Любой счел бы, что записка написана одним из переводчиков, возможно, самим Марбери. Смысл ее был темен, однако представлялся вполне невинным. Но не Тимону. Тот узнал почерк. Когда стрелки часов сходятся на двенадцати, они напоминают руки молящегося. Тимон понял, что трое будут ждать его в этот час в условленном месте: в пивной на пользующейся самой дурной славой улице Кембриджа.
«Такие хитрости — для мелких умов», — думал Тимон, уставившись в записку.
Он понимал, что перед встречей с этими людьми следует несколько часов отдохнуть или помолиться, но вместо этого достал трубку и вдохнул чуточку, совсем чуть-чуть, смрадного дыхания дьявола.
К тому времени, когда он подошел к вонючей Мясницкой, видения успели рассеяться. Осталось на языке и пугающая, безрассудная готовность ко всему. Для его пылающего сознания все было равно. Пинта эля в глотку или та же глотка, вспоротая ножом, — никакой разницы. Что бы ни ожидало его в питейном доме, сейчас ему последствия встречи с дьявольской троицей были безразличны.
Добравшись до таверны, он ударом распахнул дверь и мельком оглядел помещение. Никто не обернулся в его сторону.
Скрывая свойственное ему угловатое изящество, он, сгорбившись, прошел к деревянной стойке. Облокотился на нее и поймал взгляд молодой женщины в платье цвета имбиря. В один из прошлых визитов он узнал, что девушка — дочь хозяина. Звали ее Дженни, и ей едва исполнилось шестнадцать. Многие из завсегдатаев украдкой бросали на нее взгляды.
— Эля, пожалуйста, — хрипло попросил Тимон. Его голос почти потерялся в гомоне зала. «На сухую глотку я точно не собираюсь встречаться с этими, в задней комнате», — думал он.
— Пожалуйста? — Девушка обернулась к нему. — Нежная душа в городских дебрях! Будет вам эль. Я помню вас, святой отец. В нашей округе нечасто увидишь черные одеяния.
С этими словами она отвернулась, подхватила со стойки несколько кружек и ускользнула куда-то. Он смотрел ей в спину. Девушка скользила, как конькобежец по льду. Он готов был поверить, что ноги ее не касаются пола. Кожа ее походила на подсвеченный изнутри розовым алебастр. Коса была сплетена из золотистого шелка.

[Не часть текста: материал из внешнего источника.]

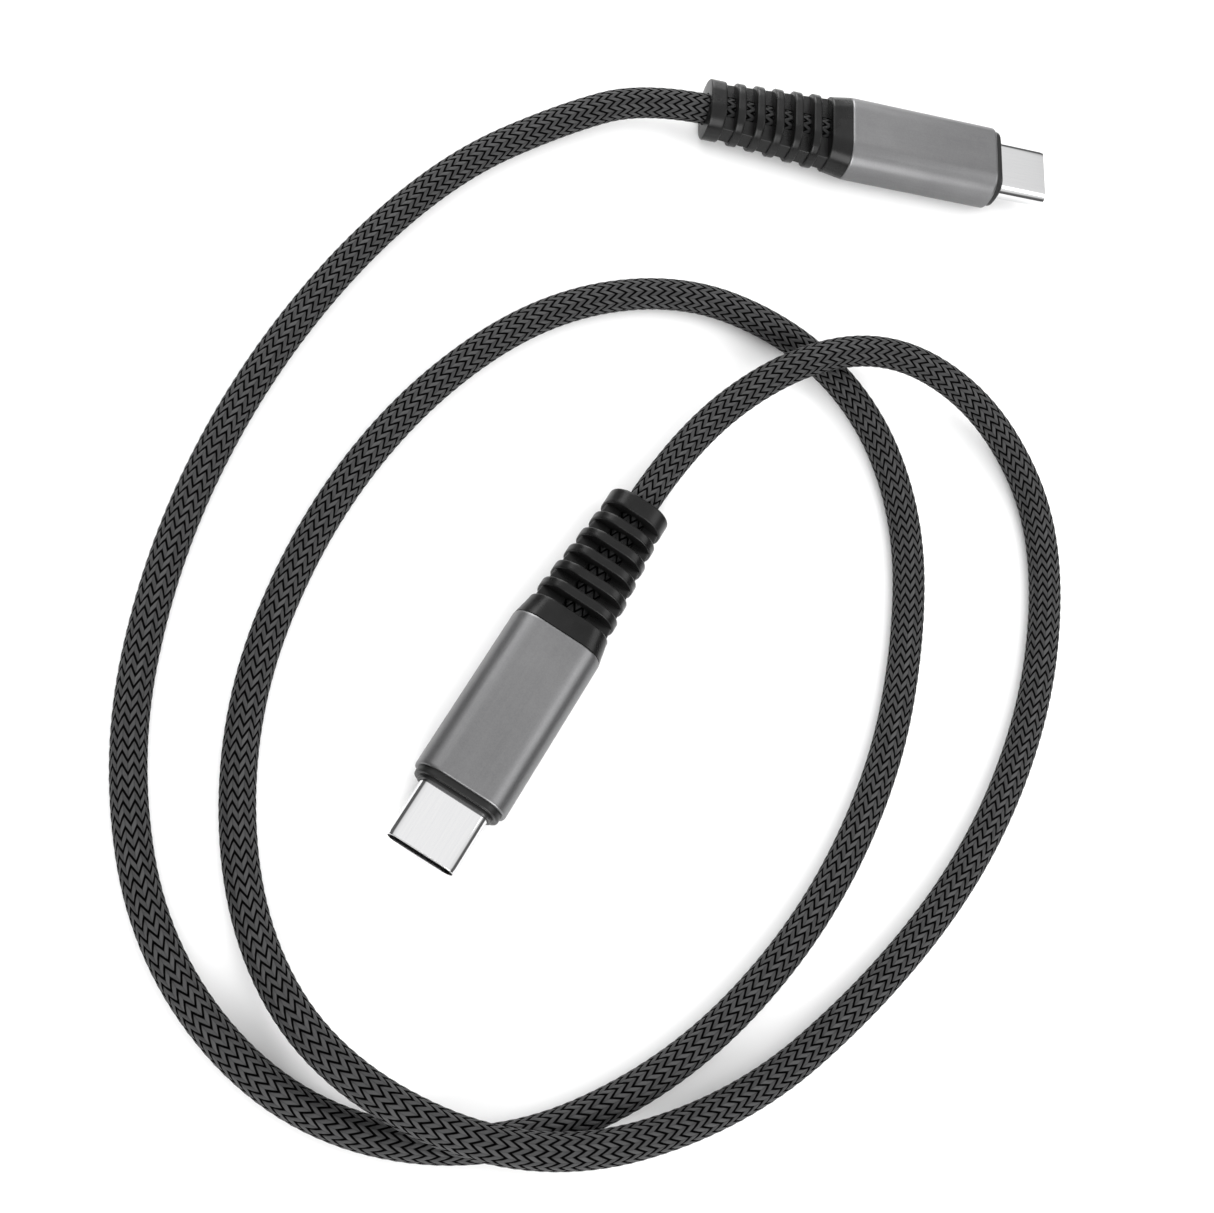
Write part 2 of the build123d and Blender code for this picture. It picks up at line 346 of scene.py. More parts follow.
def mesh_from_tree(tree, name, values):
    """Runs a tree once with these values and returns what it made as a plain mesh."""
    carrier = bpy.data.objects.new(name, bpy.data.meshes.new(name + "_start"))
    bpy.context.collection.objects.link(carrier)
    modifier = carrier.modifiers.new(tree.name, "NODES")
    modifier.node_group = tree
    for item in tree.interface.items_tree:
        if item.item_type == "SOCKET" and item.in_out == "INPUT":
            modifier[item.identifier] = values[item.name]
    depsgraph = bpy.context.evaluated_depsgraph_get()
    mesh = bpy.data.meshes.new_from_object(carrier.evaluated_get(depsgraph))
    bpy.data.objects.remove(carrier)
    mesh.name = name
    one_finish(mesh, values["Finish"])
    return mesh


# %% The braid's tree
ROWS_PER_BAND = 4
COLUMNS_PER_ZIGZAG = 4
GROOVE_SHARPNESS = 6.0
WELD_DISTANCE = 0.001 * MM

braid_tree, braid_inputs = new_tree("woven sleeve", {
    "Line": "Object", "Radius": "Float", "Band length": "Float", "Zigzags": "Int", "Rise": "Float",
    "Groove share": "Float", "Groove depth": "Float", "Turn dip": "Float", "Finish": "Material"})


def grid_counts(tree, length):
    """How many whole bands fit along the line, and the grid's rows and columns."""
    bands = maths(tree, "ROUND", maths(tree, "DIVIDE", length, braid_inputs["Band length"]))
    rows = maths(tree, "MULTIPLY_ADD", bands, ROWS_PER_BAND, 1.0)
    columns = maths(tree, "MULTIPLY_ADD", braid_inputs["Zigzags"], COLUMNS_PER_ZIGZAG, 1.0)
    return bands, rows, columns


def steps_across(tree, coordinate, count):
    """Turns a grid coordinate from -0.5 to 0.5 into a whole step from 0 to count - 1."""
    share = maths(tree, "ADD", coordinate, 0.5)
    return maths(tree, "ROUND", maths(tree, "MULTIPLY", share, maths(tree, "SUBTRACT", count, 1.0)))


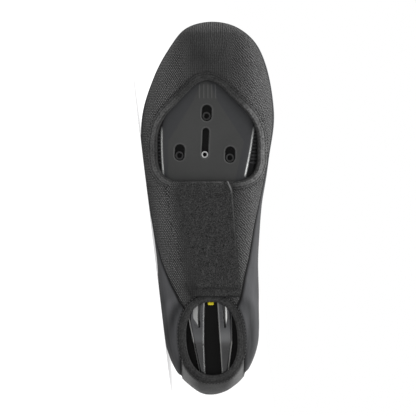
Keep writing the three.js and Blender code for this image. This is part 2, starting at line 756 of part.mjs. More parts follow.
// Lay the shoe down: the rest plane becomes the floor and the toe points to -X.
function layDown(group) {
  const up = rest.normal.clone().negate();
  const toe = new THREE.Vector3(0, 1, 0).projectOnPlane(up).normalize();
  const back = toe.clone().negate();
  const turn = new THREE.Matrix4().makeBasis(back, up.clone().cross(back), up).transpose();
  group.quaternion.setFromRotationMatrix(turn);
  group.updateMatrixWorld(true);
  const box = new THREE.Box3().setFromObject(group, true);
  const centre = box.getCenter(new THREE.Vector3());
  group.position.set(-centre.x, -centre.y, -box.min.z);
}

const overshoe = new THREE.Group();
for (const [name, [shape, finish]] of Object.entries(pieces)) {
  const { numProp, vertProperties, triVerts } = shape.getMesh();
  const geometry = new THREE.BufferGeometry();
  geometry.setAttribute("position", new THREE.BufferAttribute(vertProperties, numProp));
  geometry.setIndex(new THREE.BufferAttribute(triVerts, 1));
  const mesh = new THREE.Mesh(geometry, new THREE.MeshStandardMaterial(finishes[finish]));
  mesh.name = name;
  overshoe.add(mesh);
}
layDown(overshoe);

export default overshoe;
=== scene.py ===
import math
import bmesh
import bpy
import numpy as np
from mathutils import Matrix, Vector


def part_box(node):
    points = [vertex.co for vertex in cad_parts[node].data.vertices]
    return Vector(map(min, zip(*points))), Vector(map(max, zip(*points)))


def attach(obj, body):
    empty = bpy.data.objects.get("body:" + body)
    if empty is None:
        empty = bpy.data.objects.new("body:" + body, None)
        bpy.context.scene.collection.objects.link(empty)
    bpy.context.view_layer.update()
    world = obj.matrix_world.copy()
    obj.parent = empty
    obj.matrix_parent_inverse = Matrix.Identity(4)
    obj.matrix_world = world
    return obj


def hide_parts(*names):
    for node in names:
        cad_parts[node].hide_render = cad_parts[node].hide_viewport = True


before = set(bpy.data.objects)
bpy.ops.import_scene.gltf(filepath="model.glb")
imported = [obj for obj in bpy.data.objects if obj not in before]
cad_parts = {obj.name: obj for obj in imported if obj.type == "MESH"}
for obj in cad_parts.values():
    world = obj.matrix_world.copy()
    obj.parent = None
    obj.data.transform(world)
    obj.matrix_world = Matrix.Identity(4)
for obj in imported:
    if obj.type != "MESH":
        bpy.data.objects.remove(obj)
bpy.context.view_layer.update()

shoe = {
    "length": 280.0, "ballWidth": 99.0, "edgeHeight": 26.0, "toeSpring": 15.0, "archRise": 5.0,
    "toeRoll": 30.0, "heelRoll": 20.0, "flatShare": 0.6, "rollShare": 0.625,
    "collarHeight": 146.0, "collarLength": 92.0, "collarWidth": 68.0, "collarSetBack": 70.0,
    "wall": 2.0, "gap": 0.3, "soleThickness": 6.4,
}
# every 15 degrees from the toe tip to the heel, as shares of the sizes above
stations = {
    "lateral": [-0.045, 0.327, 0.568, 0.811, 0.992, 1.0, 0.883, 0.776, 0.735, 0.655, 0.49, 0.23, -0.02],
    "medial": [0.045, 0.455, 0.756, 0.915, 0.995, 0.92, 0.81, 0.76, 0.768, 0.753, 0.583, 0.34, 0.02],
    "spring": [1.0, 0.93, 0.64, 0.26, 0.04, 0, 0, 0, 0, 0, 0, 0, 0],
    "arch": [0, 0, 0, 0, 0, 0, 0.45, 1.0, 0.45, 0, 0, 0, 0],
    "edge": [1.04, 1.0, 0.93, 0.85, 0.78, 0.78, 0.9, 1.05, 1.08, 1.05, 1.05, 1.08, 1.08],
}
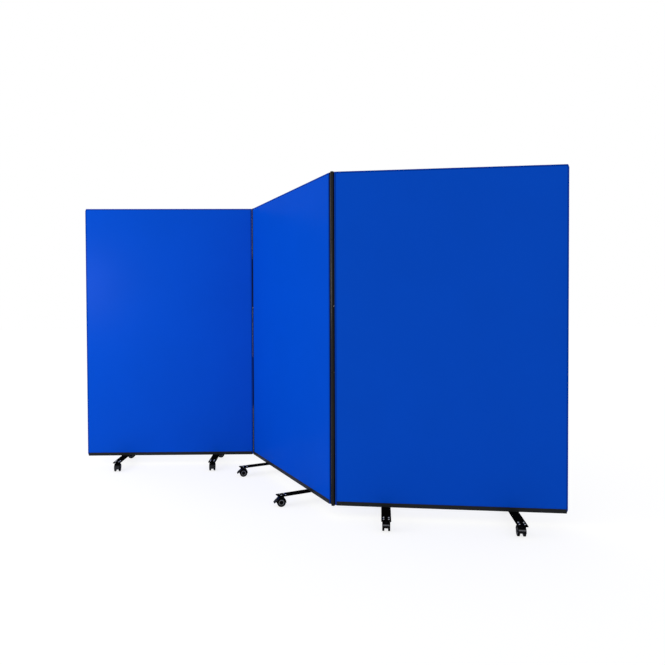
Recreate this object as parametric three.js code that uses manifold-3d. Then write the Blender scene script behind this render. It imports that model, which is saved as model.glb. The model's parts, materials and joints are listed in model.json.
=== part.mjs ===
// Ward privacy screen on wheels: three covered panels in a zigzag, joined by two full-height
// barrel hinges, each panel standing on two cross feet with twin-wheel castors.
// Millimetres, +Z up. +X runs along the left panel and -Y is the front.
import * as THREE from 'three';
import { mergeVertices } from 'three/addons/utils/BufferGeometryUtils.js';
import Module from 'manifold-3d';

const wasm = await Module();
wasm.setup();

// Driving dimensions: panels
const panelWidth = 1200;
const panelHeight = 1790; // underside of the bottom rail to the top edge
const panelThickness = 24;
const coverThickness = 1;
const clipWidth = 6; // clipped corners of a free edge, along the top
const clipHeight = 15; // clipped corners of a free edge, down the side

// Driving dimensions: bottom rail, a U channel over the bottom edge
const railWall = 1.5;
const railHeight = 22;
const railShort = 6; // how far the rail stops short of the panel's edges

// Driving dimensions: hinges
const leftFold = 65; // degrees between the left and middle panels, 0 is in line
const rightFold = 57.4; // degrees between the middle and right panels
const barrelRadius = 10.5;
const leafPlate = 1.7; // thickness of the leaf's plate on the panel's edge
const barrelClearance = 0.5; // barrel to the plate of the other leaf
const leafWidth = 20;
const webThickness = 8;
const tongueThickness = 3; // tongue of the leaf in the board's edge
const tongueDepth = 12;
const tongueShort = 20; // how far the tongue stops short of the board's ends
const hingePinRadius = 4;
const hingePinClearance = 0.1;
const knuckleGap = 0.6;
const knuckleCount = 5;
const capHeight = 4.2;
const capInset = 0.7; // cap's and pin head's rims within the barrel's
const capBoreDepth = 2.4;

// Driving dimensions: feet, each a flat bar with two castor plates
const footInset = 270; // panel edge to the foot's centre line
const footWidth = 50;
const footThickness = 6;
const castorReach = 177; // panel's mid plane to the swivel axis
const footOverhang = 33; // swivel axis to the end of the foot
const plateSize = 38;
const plateThickness = 2.5;
const footBoltRadius = 4;
const footBoltGrip = 40; // how far the bolt reaches into the board
const footBoltHeadRadius = 7.5;
const footBoltHeadHeight = 5;

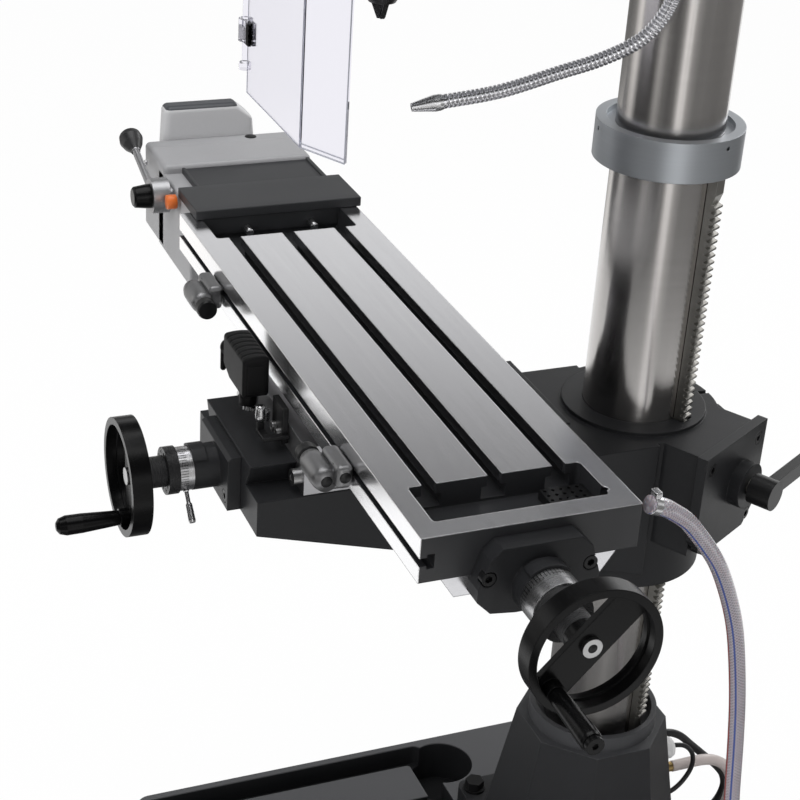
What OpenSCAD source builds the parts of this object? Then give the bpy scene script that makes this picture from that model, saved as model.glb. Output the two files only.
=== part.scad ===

Девушка скрылась в кухне и почти сразу вернулась с кружкой. Тимон заплатил ей вдвое против положенного.
— Здесь слишком много, — смутилась Дженни.
— Слишком мало за такую услугу. — Тимон понятия не имел, зачем подарил ей деньги.
— Я хотела сказать, — виновато продолжала она, — мне за всю жизнь столько сверху не давали.
— Трудно поверить, — улыбнулся ей Тимон. — Столь очаровательной девице?
Она расслабилась. Такой разговор был ей понятен.
— Ну-ну, — глаза ее ярко вспыхнули. — Чтобы священник так вот заигрывал с девушкой!
— Я не заигрываю, — просто сказал Тимон. И мысленно добавил: «Я сознательно оттягиваю встречу в задней комнате».